§ **INFORMATION PROVIDED**
— begin —

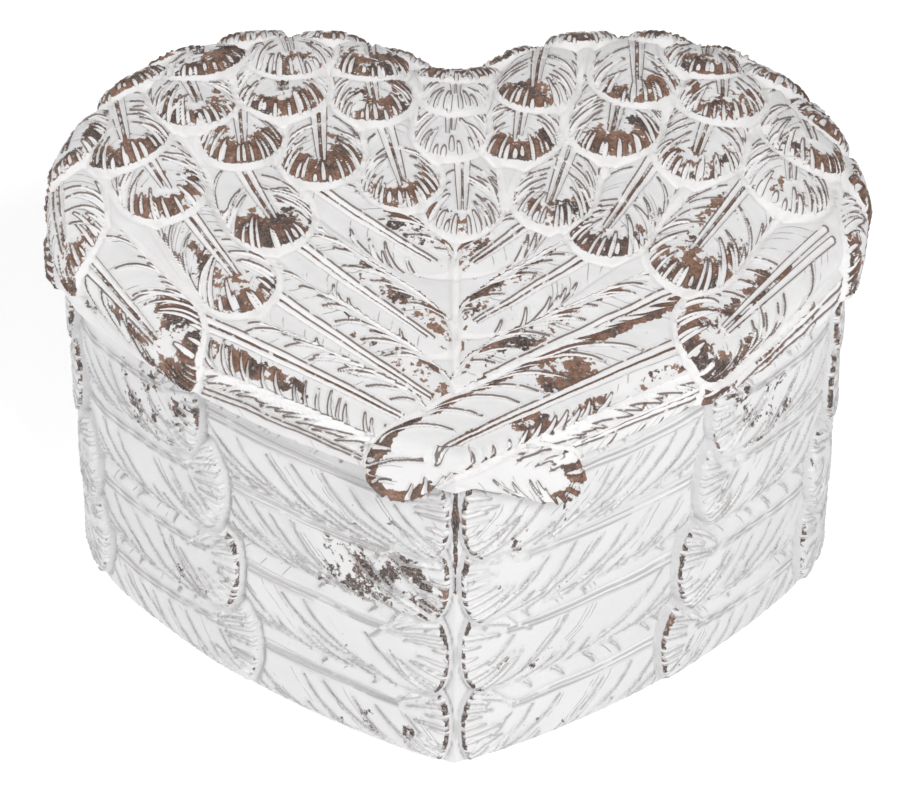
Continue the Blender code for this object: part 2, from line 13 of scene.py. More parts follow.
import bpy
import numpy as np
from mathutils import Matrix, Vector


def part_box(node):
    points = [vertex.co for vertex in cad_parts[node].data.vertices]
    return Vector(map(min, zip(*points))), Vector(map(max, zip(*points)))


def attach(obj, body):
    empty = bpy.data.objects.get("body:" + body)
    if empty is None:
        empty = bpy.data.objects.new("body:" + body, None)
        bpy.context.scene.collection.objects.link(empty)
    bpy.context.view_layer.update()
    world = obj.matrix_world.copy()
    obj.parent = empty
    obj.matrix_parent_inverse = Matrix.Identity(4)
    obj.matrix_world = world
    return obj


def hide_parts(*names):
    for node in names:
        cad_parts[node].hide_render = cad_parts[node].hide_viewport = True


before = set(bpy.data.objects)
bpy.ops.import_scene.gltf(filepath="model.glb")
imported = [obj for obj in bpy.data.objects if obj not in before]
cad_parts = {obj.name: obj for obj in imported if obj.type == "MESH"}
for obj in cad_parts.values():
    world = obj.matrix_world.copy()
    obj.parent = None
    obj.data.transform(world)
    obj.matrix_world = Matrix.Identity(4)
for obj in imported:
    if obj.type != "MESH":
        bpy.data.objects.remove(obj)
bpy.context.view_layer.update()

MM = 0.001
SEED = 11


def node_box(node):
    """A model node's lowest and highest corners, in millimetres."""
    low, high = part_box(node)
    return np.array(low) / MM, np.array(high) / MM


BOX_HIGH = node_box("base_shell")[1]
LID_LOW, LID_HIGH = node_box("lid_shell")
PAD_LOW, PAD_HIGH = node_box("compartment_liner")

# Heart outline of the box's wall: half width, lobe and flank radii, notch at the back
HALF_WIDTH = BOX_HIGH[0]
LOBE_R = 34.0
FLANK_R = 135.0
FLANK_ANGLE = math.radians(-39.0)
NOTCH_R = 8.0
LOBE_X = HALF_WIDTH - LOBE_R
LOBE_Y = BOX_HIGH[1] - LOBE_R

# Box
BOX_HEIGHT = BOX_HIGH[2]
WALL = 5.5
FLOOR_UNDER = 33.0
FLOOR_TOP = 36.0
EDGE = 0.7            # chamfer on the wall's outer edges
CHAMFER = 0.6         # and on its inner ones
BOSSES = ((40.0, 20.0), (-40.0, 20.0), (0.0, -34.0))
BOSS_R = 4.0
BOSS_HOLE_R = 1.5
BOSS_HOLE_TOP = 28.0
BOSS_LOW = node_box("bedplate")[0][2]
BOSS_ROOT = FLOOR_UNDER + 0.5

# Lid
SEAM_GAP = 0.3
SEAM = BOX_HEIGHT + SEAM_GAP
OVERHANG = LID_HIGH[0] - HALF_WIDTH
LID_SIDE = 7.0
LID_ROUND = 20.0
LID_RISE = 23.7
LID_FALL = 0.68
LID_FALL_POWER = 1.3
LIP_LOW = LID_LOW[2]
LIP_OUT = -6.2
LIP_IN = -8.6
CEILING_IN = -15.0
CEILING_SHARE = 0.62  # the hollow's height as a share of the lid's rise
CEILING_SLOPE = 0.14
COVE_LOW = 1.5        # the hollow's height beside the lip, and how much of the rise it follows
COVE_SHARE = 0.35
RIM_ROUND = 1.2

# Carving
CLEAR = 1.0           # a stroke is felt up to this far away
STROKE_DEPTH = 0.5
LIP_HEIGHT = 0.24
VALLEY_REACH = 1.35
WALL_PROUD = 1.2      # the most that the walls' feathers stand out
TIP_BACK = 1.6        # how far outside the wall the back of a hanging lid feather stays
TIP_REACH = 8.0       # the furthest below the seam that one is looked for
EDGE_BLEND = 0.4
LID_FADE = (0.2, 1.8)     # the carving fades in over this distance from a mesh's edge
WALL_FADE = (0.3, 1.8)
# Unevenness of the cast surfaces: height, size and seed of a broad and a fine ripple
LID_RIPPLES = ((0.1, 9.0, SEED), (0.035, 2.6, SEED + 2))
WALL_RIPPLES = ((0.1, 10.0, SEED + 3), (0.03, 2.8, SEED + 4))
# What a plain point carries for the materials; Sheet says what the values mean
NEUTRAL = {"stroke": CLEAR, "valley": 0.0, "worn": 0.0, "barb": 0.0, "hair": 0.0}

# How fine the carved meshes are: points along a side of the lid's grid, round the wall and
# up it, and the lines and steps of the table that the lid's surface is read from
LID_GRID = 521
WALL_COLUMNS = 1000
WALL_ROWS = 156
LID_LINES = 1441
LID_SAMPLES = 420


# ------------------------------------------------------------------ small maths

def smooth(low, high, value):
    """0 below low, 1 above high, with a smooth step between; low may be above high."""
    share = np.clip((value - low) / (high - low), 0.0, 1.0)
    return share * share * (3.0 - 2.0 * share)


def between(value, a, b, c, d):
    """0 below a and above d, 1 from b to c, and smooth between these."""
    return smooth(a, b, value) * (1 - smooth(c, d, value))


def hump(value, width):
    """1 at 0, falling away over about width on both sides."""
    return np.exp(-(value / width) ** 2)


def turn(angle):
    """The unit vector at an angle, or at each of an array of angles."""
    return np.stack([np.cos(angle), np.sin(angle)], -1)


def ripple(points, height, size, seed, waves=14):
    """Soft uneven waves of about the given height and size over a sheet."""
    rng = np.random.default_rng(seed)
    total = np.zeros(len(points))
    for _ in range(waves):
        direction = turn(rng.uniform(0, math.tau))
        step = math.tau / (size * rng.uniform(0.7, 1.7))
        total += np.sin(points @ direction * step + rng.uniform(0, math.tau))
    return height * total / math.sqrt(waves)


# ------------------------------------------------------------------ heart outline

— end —

§ **DIRECTIVE**
Set down the listing above in full, please, exactly as it appears.

§ **EXPECTED OUTPUT**
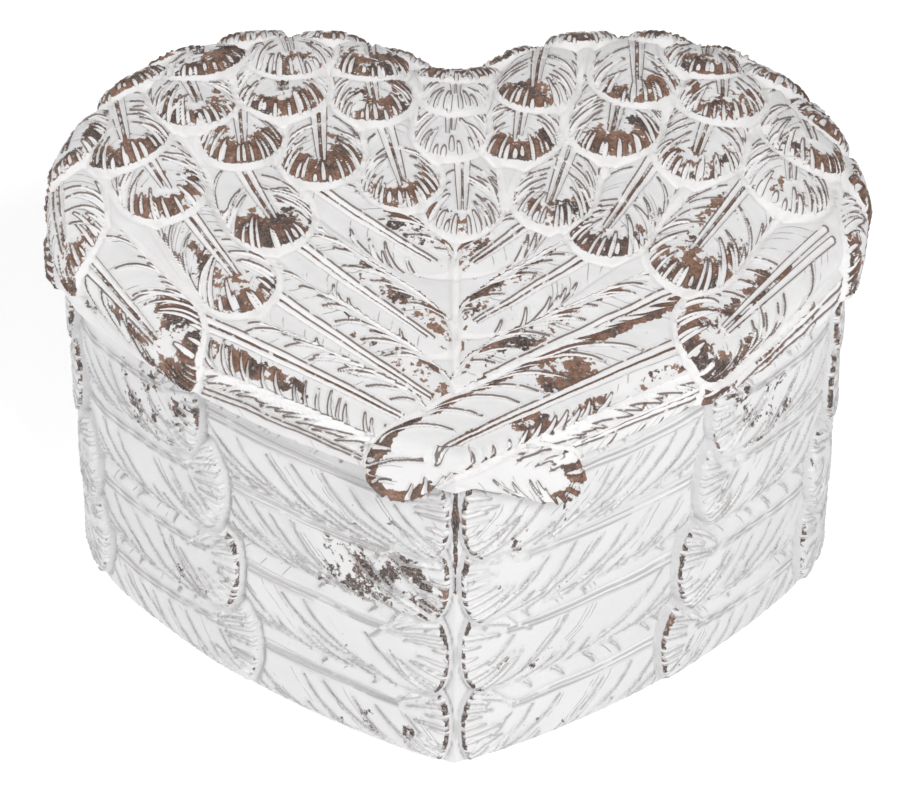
Continue the Blender code for this object: part 2, from line 13 of scene.py. More parts follow.
import bpy
import numpy as np
from mathutils import Matrix, Vector


def part_box(node):
    points = [vertex.co for vertex in cad_parts[node].data.vertices]
    return Vector(map(min, zip(*points))), Vector(map(max, zip(*points)))


def attach(obj, body):
    empty = bpy.data.objects.get("body:" + body)
    if empty is None:
        empty = bpy.data.objects.new("body:" + body, None)
        bpy.context.scene.collection.objects.link(empty)
    bpy.context.view_layer.update()
    world = obj.matrix_world.copy()
    obj.parent = empty
    obj.matrix_parent_inverse = Matrix.Identity(4)
    obj.matrix_world = world
    return obj


def hide_parts(*names):
    for node in names:
        cad_parts[node].hide_render = cad_parts[node].hide_viewport = True


before = set(bpy.data.objects)
bpy.ops.import_scene.gltf(filepath="model.glb")
imported = [obj for obj in bpy.data.objects if obj not in before]
cad_parts = {obj.name: obj for obj in imported if obj.type == "MESH"}
for obj in cad_parts.values():
    world = obj.matrix_world.copy()
    obj.parent = None
    obj.data.transform(world)
    obj.matrix_world = Matrix.Identity(4)
for obj in imported:
    if obj.type != "MESH":
        bpy.data.objects.remove(obj)
bpy.context.view_layer.update()

MM = 0.001
SEED = 11


def node_box(node):
    """A model node's lowest and highest corners, in millimetres."""
    low, high = part_box(node)
    return np.array(low) / MM, np.array(high) / MM


BOX_HIGH = node_box("base_shell")[1]
LID_LOW, LID_HIGH = node_box("lid_shell")
PAD_LOW, PAD_HIGH = node_box("compartment_liner")

# Heart outline of the box's wall: half width, lobe and flank radii, notch at the back
HALF_WIDTH = BOX_HIGH[0]
LOBE_R = 34.0
FLANK_R = 135.0
FLANK_ANGLE = math.radians(-39.0)
NOTCH_R = 8.0
LOBE_X = HALF_WIDTH - LOBE_R
LOBE_Y = BOX_HIGH[1] - LOBE_R

# Box
BOX_HEIGHT = BOX_HIGH[2]
WALL = 5.5
FLOOR_UNDER = 33.0
FLOOR_TOP = 36.0
EDGE = 0.7            # chamfer on the wall's outer edges
CHAMFER = 0.6         # and on its inner ones
BOSSES = ((40.0, 20.0), (-40.0, 20.0), (0.0, -34.0))
BOSS_R = 4.0
BOSS_HOLE_R = 1.5
BOSS_HOLE_TOP = 28.0
BOSS_LOW = node_box("bedplate")[0][2]
BOSS_ROOT = FLOOR_UNDER + 0.5

# Lid
SEAM_GAP = 0.3
SEAM = BOX_HEIGHT + SEAM_GAP
OVERHANG = LID_HIGH[0] - HALF_WIDTH
LID_SIDE = 7.0
LID_ROUND = 20.0
LID_RISE = 23.7
LID_FALL = 0.68
LID_FALL_POWER = 1.3
LIP_LOW = LID_LOW[2]
LIP_OUT = -6.2
LIP_IN = -8.6
CEILING_IN = -15.0
CEILING_SHARE = 0.62  # the hollow's height as a share of the lid's rise
CEILING_SLOPE = 0.14
COVE_LOW = 1.5        # the hollow's height beside the lip, and how much of the rise it follows
COVE_SHARE = 0.35
RIM_ROUND = 1.2

# Carving
CLEAR = 1.0           # a stroke is felt up to this far away
STROKE_DEPTH = 0.5
LIP_HEIGHT = 0.24
VALLEY_REACH = 1.35
WALL_PROUD = 1.2      # the most that the walls' feathers stand out
TIP_BACK = 1.6        # how far outside the wall the back of a hanging lid feather stays
TIP_REACH = 8.0       # the furthest below the seam that one is looked for
EDGE_BLEND = 0.4
LID_FADE = (0.2, 1.8)     # the carving fades in over this distance from a mesh's edge
WALL_FADE = (0.3, 1.8)
# Unevenness of the cast surfaces: height, size and seed of a broad and a fine ripple
LID_RIPPLES = ((0.1, 9.0, SEED), (0.035, 2.6, SEED + 2))
WALL_RIPPLES = ((0.1, 10.0, SEED + 3), (0.03, 2.8, SEED + 4))
# What a plain point carries for the materials; Sheet says what the values mean
NEUTRAL = {"stroke": CLEAR, "valley": 0.0, "worn": 0.0, "barb": 0.0, "hair": 0.0}

# How fine the carved meshes are: points along a side of the lid's grid, round the wall and
# up it, and the lines and steps of the table that the lid's surface is read from
LID_GRID = 521
WALL_COLUMNS = 1000
WALL_ROWS = 156
LID_LINES = 1441
LID_SAMPLES = 420


# ------------------------------------------------------------------ small maths

def smooth(low, high, value):
    """0 below low, 1 above high, with a smooth step between; low may be above high."""
    share = np.clip((value - low) / (high - low), 0.0, 1.0)
    return share * share * (3.0 - 2.0 * share)


def between(value, a, b, c, d):
    """0 below a and above d, 1 from b to c, and smooth between these."""
    return smooth(a, b, value) * (1 - smooth(c, d, value))


def hump(value, width):
    """1 at 0, falling away over about width on both sides."""
    return np.exp(-(value / width) ** 2)


def turn(angle):
    """The unit vector at an angle, or at each of an array of angles."""
    return np.stack([np.cos(angle), np.sin(angle)], -1)


def ripple(points, height, size, seed, waves=14):
    """Soft uneven waves of about the given height and size over a sheet."""
    rng = np.random.default_rng(seed)
    total = np.zeros(len(points))
    for _ in range(waves):
        direction = turn(rng.uniform(0, math.tau))
        step = math.tau / (size * rng.uniform(0.7, 1.7))
        total += np.sin(points @ direction * step + rng.uniform(0, math.tau))
    return height * total / math.sqrt(waves)


# ------------------------------------------------------------------ heart outline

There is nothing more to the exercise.